Search code examples
rstringtext-miningstringrgrepl

Detect part of a string in R (not exact match)


Consider the following dataset :

a <- c("my house", "green", "the cat is", "a girl")
b <- c("my beautiful house is cool", "the apple is green", "I m looking at the cat that is sleeping", "a boy")
c <- c("T", "T", "T", "F")
df <- data.frame(string1=a, string2=b, returns=c)

I m trying to detect string1 in string2 BUT my goal is to not only detect exact matching. I m looking for a way to detect the presence of string1 words in string2, whatever the order words appear. As an example, the string "my beautiful house is cool" should return TRUE when searching for "my house".

I have tried to illustrate the expected behaviour of the script in the "return" column of above the example dataset.

I have tried grepl() and str_detect() functions but it only works with exact match. Can you please help ? Thanks in advance


Solution

  • The trick here is to not use str_detect as is but to first split the search_words into individual words. This is done in strsplit() below.

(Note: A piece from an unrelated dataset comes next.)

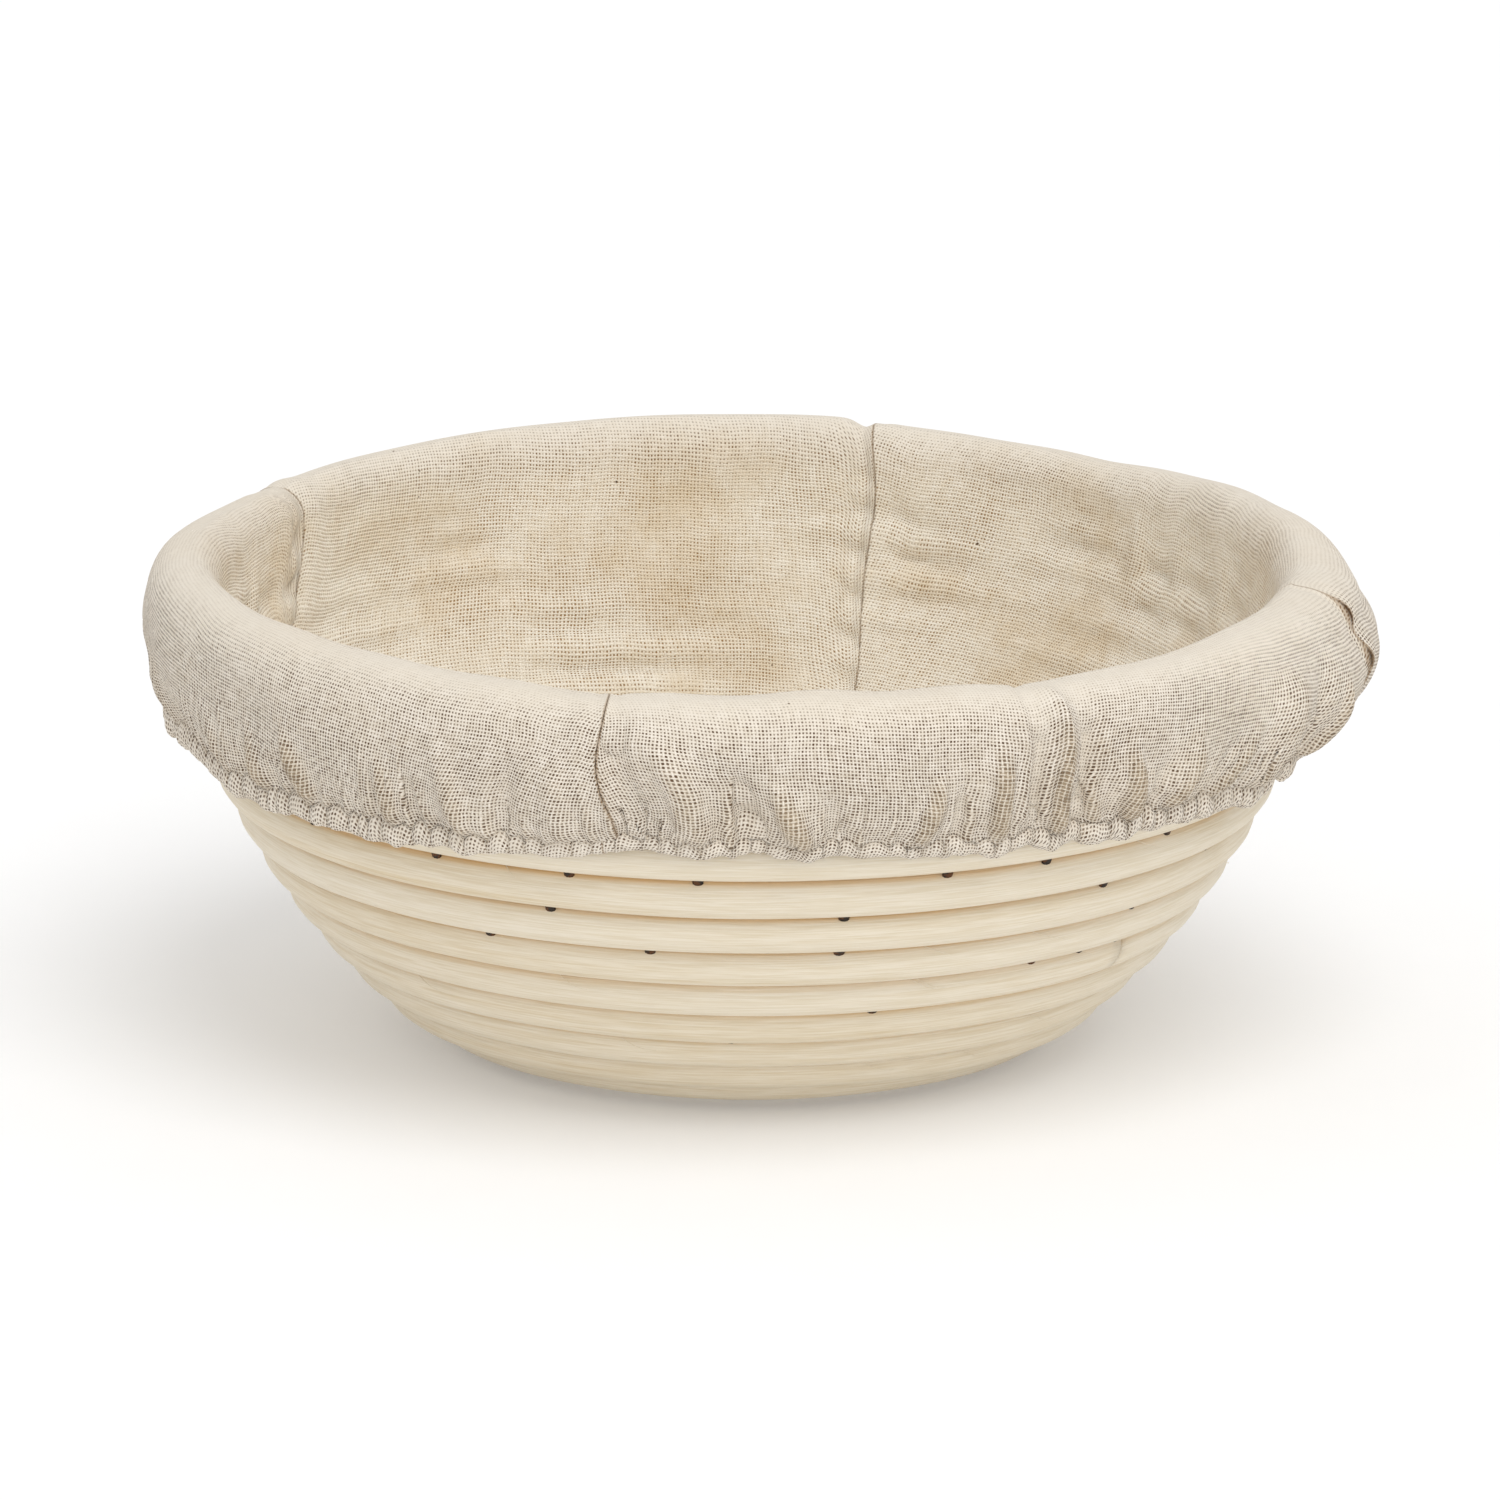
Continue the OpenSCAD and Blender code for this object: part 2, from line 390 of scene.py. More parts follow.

We then pass this into str_detect to check if all words are matched.

    library(stringr)
    search_words <- c("my house", "green", "the cat is", "a girl")
    words <- c("my beautiful house is cool", "the apple is green", "I m looking at the cat that is sleeping", "a boy")
    
    patterns <- strsplit(search_words," ")
    
    mapply(function(word,string) all(str_detect(word,string)),words,patterns)